When a vacancy arises, the current administration nominates a replacement. The nominee then receives a fair hearing in the Senate, based upon qualifications. Under this system, Republicans have had a huge advantage in the timing of vacancies — far more than chance or probability would suggest.
Even when the unelected president Gerald Ford nominated a Justice, advice and consent was given and the nominee was approved unanimously, 98-0. Few have ever complained that a nominee should be held off for another term.
The selection process for Supreme Court Justices is in the Constitution. The Constitution does not require some sort of momentary partisan fairness.
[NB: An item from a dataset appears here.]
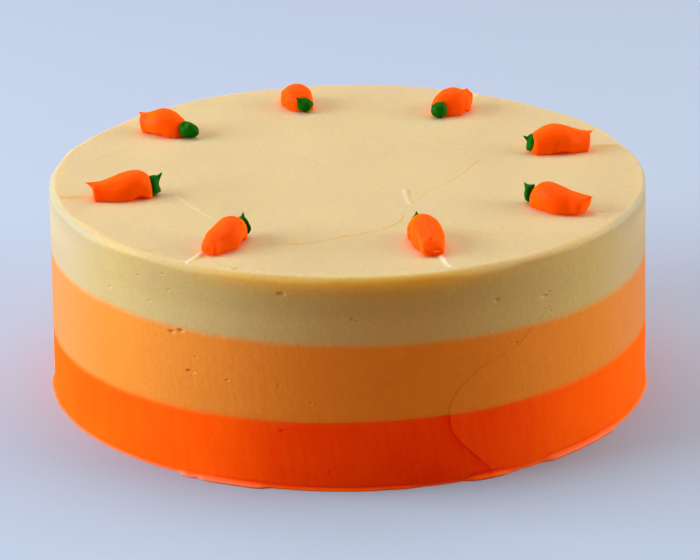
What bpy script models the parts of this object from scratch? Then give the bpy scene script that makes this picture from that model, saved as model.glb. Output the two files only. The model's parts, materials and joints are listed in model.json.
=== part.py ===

If it did, history would not have allowed Republicans to be so favored for so long.
A vacancy in 2016 should be filled by the current President both under the Constitution and to reduce the historical unfairness.
Chart 4: Party Years in White House Versus Majority Control of Supreme Court by Party Appointments
The fourth chart compares time in the White House for each party to the number of years appointees for each party controlled the Supreme Court with five or more seats. Time periods are the same as Chart 3 except the first one starts at 1873 when the new party realignment finally took shape.
Given the fact from Chart 3 that Republicans have appointed more Justices, this chart shows its effect on Supreme Court majority. For three of the four periods, the underages and overages are amplified. More nominations typically grant even more control than the original disparity would suggest.
All charts point to overwhelming Republican control of appointments to the Supreme Court for many generations and in recent times. All charts point to a pervasive unfairness favoring Republican appointments.
A vacancy under a Democratic president, based on history, the Constitution, and historical fairness must be filled by the current president. Period.